The effect of Prandtl number on turbulent sheared thermal convection (2007.02825v1)

Abstract: In turbulent wall sheared thermal convection, there are three different flow regimes, depending on the relative relevance of thermal forcing and wall shear. In this paper we report the results of direct numerical simulations of such sheared Rayleigh-B\'enard convection, at fixed Rayleigh number $Ra=10^6$, varying the wall Reynolds number in the range $0 \leq Re_w \leq 4000$ and Prandtl number $0.22 \leq Pr \leq 4.6$, extending our prior work by Blass et al. (2020), where $Pr$ was kept constant at unity and the thermal forcing ($Ra$) varied. We cover a wide span of bulk Richardson numbers $0.014 \leq Ri \leq 100$ and show that the Prandtl number strongly influences the morphology and dynamics of the flow structures. In particular, at fixed $Ra$ and $Re_w$, a high Prandtl number causes stronger momentum transport from the walls and therefore yields a greater impact of the wall shear on the flow structures, resulting in an increased effect of $Re_w$ on the Nusselt number.

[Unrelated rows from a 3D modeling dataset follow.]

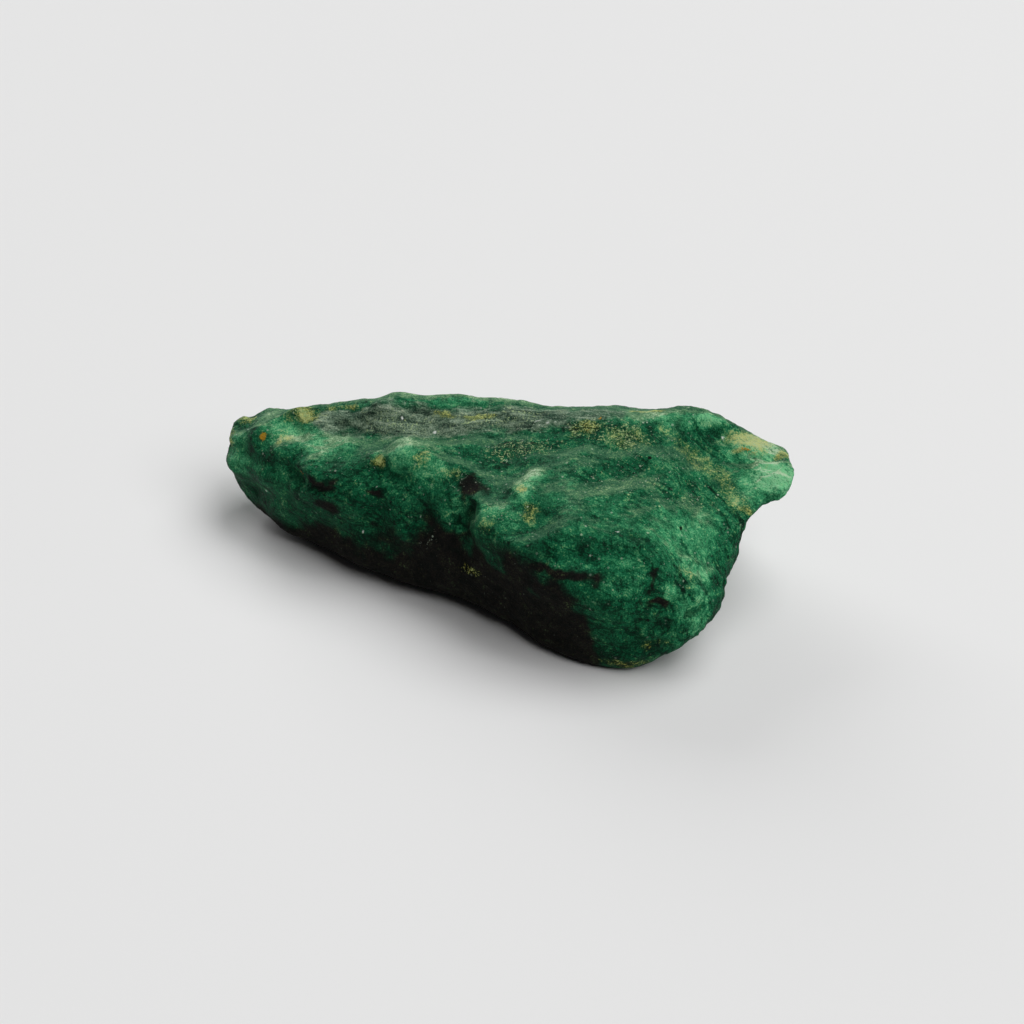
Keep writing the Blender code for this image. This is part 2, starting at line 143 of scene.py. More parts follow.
DARK_SCHIST = (
    (-2.5, -2.2, 9.5, 0.9, 0.9, 0.8, 1.0), (-13.1, 0.8, 7.8, 1.5, 0.7, 0.40, 1.0),
    (-9.1, -0.7, 7.9, 0.6, 0.5, 0.28, 0.95), (-11.0, 0.2, 7.0, 0.9, 0.6, 0.30, 0.85),
    (-12.5, 0.4, 6.2, 1.3, 0.8, 0.5, 0.9), (10.4, -11.5, 6.1, 0.7, 0.5, 0.28, 0.9),
    (-9.5, -1.0, 5.4, 0.9, 0.6, 0.4, 0.8), (-1.6, -3.6, 9.0, 0.5, 0.6, 0.6, 0.8),
    (-6.0, 12.0, 7.5, 3.4, 1.5, 0.6, 0.7), (4.0, 11.0, 3.4, 4.5, 2.0, 1.5, 0.9),
    (-13.0, 12.0, 2.6, 3.4, 1.5, 1.4, 0.85), (-6.0, 12.0, 1.6, 5.0, 1.5, 1.2, 0.7),
    (12.0, 8.8, 5.5, 2.0, 1.5, 1.0, 0.8), (9.2, 9.8, 2.6, 3.5, 1.8, 1.6, 0.9),
    (-5.4, -2.4, 7.2, 0.6, 0.6, 0.4, 0.6),
)
GREEN_IN_SCHIST = (
    (-3.4, -3.9, 7.6, 0.9, 0.9, 0.9, 0.8), (-2.5, -4.9, 6.4, 0.8, 0.8, 0.7, 0.6),
    (-0.6, -7.2, 6.8, 1.0, 0.8, 0.8, 0.65), (-11.5, 0.0, 4.4, 1.6, 1.0, 0.7, 0.5),
    (2.2, -8.6, 5.4, 0.9, 0.7, 0.6, 0.4), (-8.0, -1.2, 3.6, 1.4, 0.9, 0.6, 0.4),
    (-15.5, 3.4, 3.0, 1.4, 1.0, 0.9, 0.5),
)
IRON_STAIN = (
    (-14.6, 6.5, 9.9, 1.4, 1.1, 0.6, 0.8), (-4.2, 5.2, 10.6, 0.8, 0.5, 0.5, 0.7),
    (5.7, 2.6, 11.3, 1.1, 0.7, 0.5, 0.7), (8.6, 1.5, 11.0, 1.4, 1.0, 0.5, 0.4),
    (16.8, -3.4, 8.4, 0.6, 0.6, 0.5, 0.8), (16.1, -2.4, 8.8, 0.4, 0.5, 0.4, 0.5),
    (0.8, -4.3, 10.8, 0.7, 0.8, 0.6, 0.8), (1.8, -5.9, 9.9, 0.9, 0.6, 0.5, 0.55),
    (17.2, 1.6, 10.0, 1.0, 0.4, 0.3, 0.8), (-20.1, 7.8, 6.9, 0.5, 1.2, 1.2, 0.7),
    (-16.0, 5.2, 9.1, 1.0, 0.8, 0.6, 0.7), (19.6, 2.0, 9.6, 0.6, 0.7, 0.5, 0.8),
    (10.3, -11.6, 2.8, 1.0, 0.5, 0.5, 0.6), (8.0, -11.4, 0.9, 2.4, 0.7, 0.4, 0.6),
    (17.6, 2.8, 10.2, 2.0, 1.0, 0.7, 0.7), (-8.9, 1.0, 9.4, 0.7, 0.6, 0.5, 0.8),
    (-3.7, -1.5, 10.1, 0.6, 0.5, 0.4, 0.4), (-2.2, -5.4, 4.6, 1.1, 0.6, 0.35, 0.7),
    (-9.0, 11.9, 6.4, 1.2, 0.8, 0.5, 0.8), (9.0, 10.5, 6.5, 1.4, 0.8, 0.5, 0.8),
    (-5.6, -0.4, 10.7, 0.8, 0.7, 0.5, 0.45), (-1.5, -6.3, 9.0, 1.0, 0.6, 0.6, 0.4),
    (12.2, -9.6, 7.0, 0.9, 0.6, 0.8, 0.4), (-18.6, 9.0, 7.6, 1.2, 0.7, 0.4, 0.5),
)
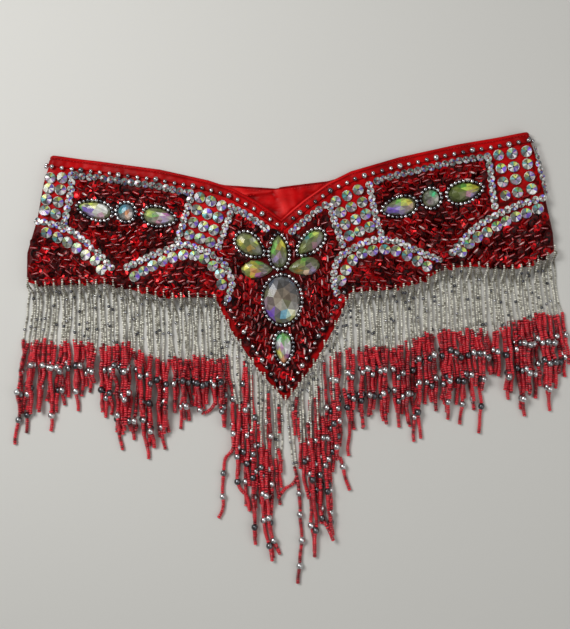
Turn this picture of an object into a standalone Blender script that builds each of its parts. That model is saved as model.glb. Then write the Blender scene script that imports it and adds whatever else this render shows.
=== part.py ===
"""A belly dance hip belt laid flat: a closed satin loop whose front dips at the waist and drops to a
deep V, with a bead fringe along its hem and thirteen large sew-on stones.

+X runs across the belt, +Y towards the waist and +Z up from the surface that it lies on. The origin is
on the back panel's underside, below the dip in the front. Sizes here are in millimetres, and MM turns
them into Blender's metres.
"""

import math
from collections import namedtuple

import bmesh
import bpy
import numpy as np

MM = 0.001
COLLECTION = "belly_dance_hip_belt"

WALL = 2.0  # satin, interlining and what is stitched through them
GAP = 0.3  # between neighbouring pieces
FRONT_FACE = 2 * WALL + GAP  # height of the front's outer face where it lies on the back
FOLD_RADIUS = 4.0  # outside of the soft fold at each side of the laid loop
RISE = 26.0  # width over which the front rises to the fold
SEAM_ANGLE = math.radians(115)  # side seam, measured round the fold from its top
FOLD_STEP = math.radians(8)
SEAM_GAP_ANGLE = GAP / (FOLD_RADIUS - WALL) + FOLD_STEP  # each rim leans by half a step
FAN_START = 120.0  # columns past this lean out with the belt's side
BINDING_WIDTH = 8.4
BINDING_THICKNESS = 0.8
FRINGE_HEIGHT = 4.0

PANEL_ROWS = 9
FRONT_STEP = 8.0  # widest column of the front's mesh
BACK_STEP = 16.0

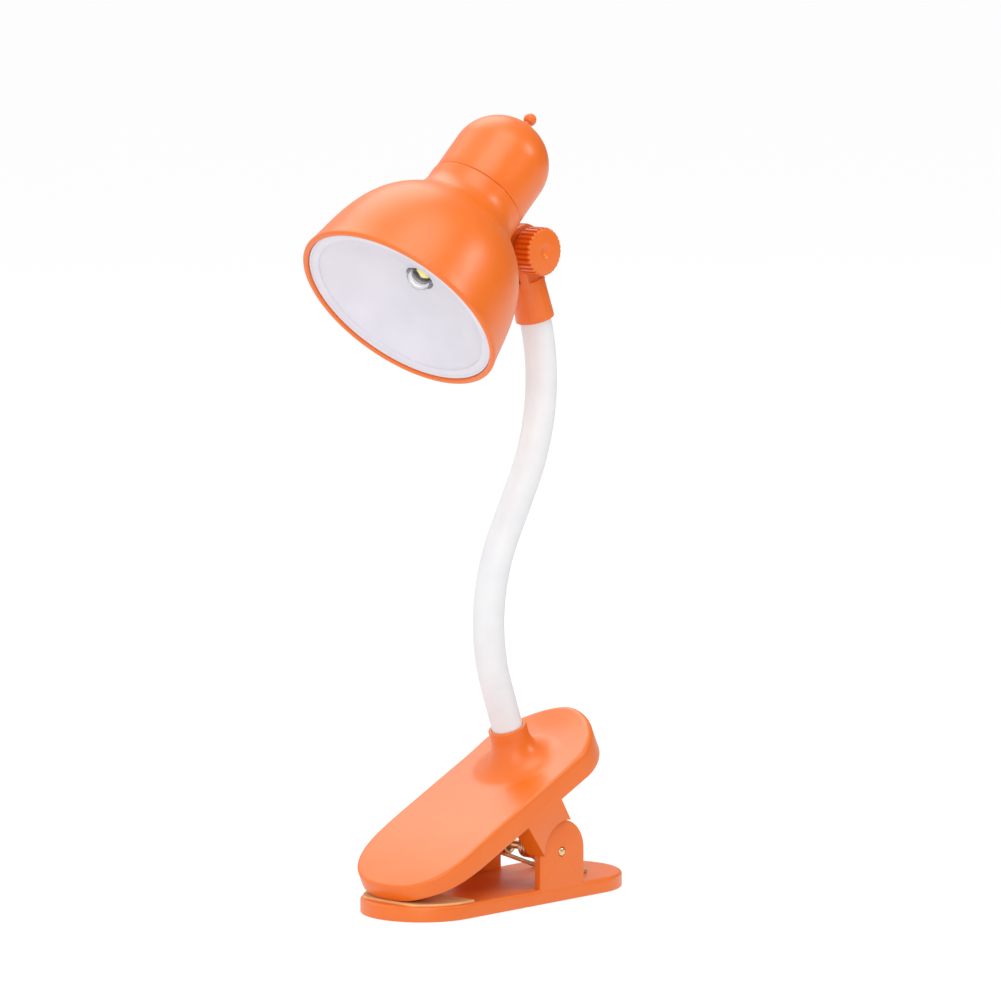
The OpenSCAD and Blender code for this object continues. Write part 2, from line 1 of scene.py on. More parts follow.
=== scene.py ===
"""Clip-on reading lamp: the looks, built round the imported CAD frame.

Shapes are drawn in millimetres in the frame of their own part, and placed in the row frame in metres.
"""

import json
import math

import bmesh
import bpy
import numpy as np
from mathutils import Matrix, Vector


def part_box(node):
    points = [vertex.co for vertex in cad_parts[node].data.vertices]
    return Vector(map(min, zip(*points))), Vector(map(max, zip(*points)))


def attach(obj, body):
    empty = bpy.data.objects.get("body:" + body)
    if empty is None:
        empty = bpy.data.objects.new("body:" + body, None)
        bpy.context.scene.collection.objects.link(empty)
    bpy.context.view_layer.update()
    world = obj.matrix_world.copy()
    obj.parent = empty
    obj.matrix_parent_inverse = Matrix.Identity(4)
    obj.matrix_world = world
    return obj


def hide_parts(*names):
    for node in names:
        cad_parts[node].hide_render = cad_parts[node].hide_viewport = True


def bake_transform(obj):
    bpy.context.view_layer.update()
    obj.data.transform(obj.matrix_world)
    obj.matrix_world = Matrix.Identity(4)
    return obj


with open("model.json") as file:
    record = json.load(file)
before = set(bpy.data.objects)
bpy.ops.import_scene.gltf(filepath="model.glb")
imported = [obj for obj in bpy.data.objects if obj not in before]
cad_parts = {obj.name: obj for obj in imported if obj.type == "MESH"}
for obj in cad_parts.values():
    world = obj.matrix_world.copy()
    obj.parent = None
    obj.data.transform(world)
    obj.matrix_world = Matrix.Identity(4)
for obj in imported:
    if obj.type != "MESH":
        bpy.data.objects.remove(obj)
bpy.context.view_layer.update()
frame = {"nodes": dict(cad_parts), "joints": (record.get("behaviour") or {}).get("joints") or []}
NODES = frame["nodes"]
JOINTS = {joint["name"]: joint for joint in frame["joints"]}
MM = 0.001
WELD = 2e-6                    # points closer than this, in metres, are one point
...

Furthermore, we analyse the thermal and kinetic boundary layer thicknesses and relate their behaviour to the resulting flow regimes. For the largest shear rates and $Pr$ numbers, we observe the emergence of a Prandtl-von Karman log-layer, signalling the onset of turbulent dynamics in the boundary layer. Finally, our results allow to extend the Grossmann-Lohse theory for heat transport in Rayleigh-B\'enard convection to the sheared case, universally describing $Nu(Ra,Pr,Re_w)$.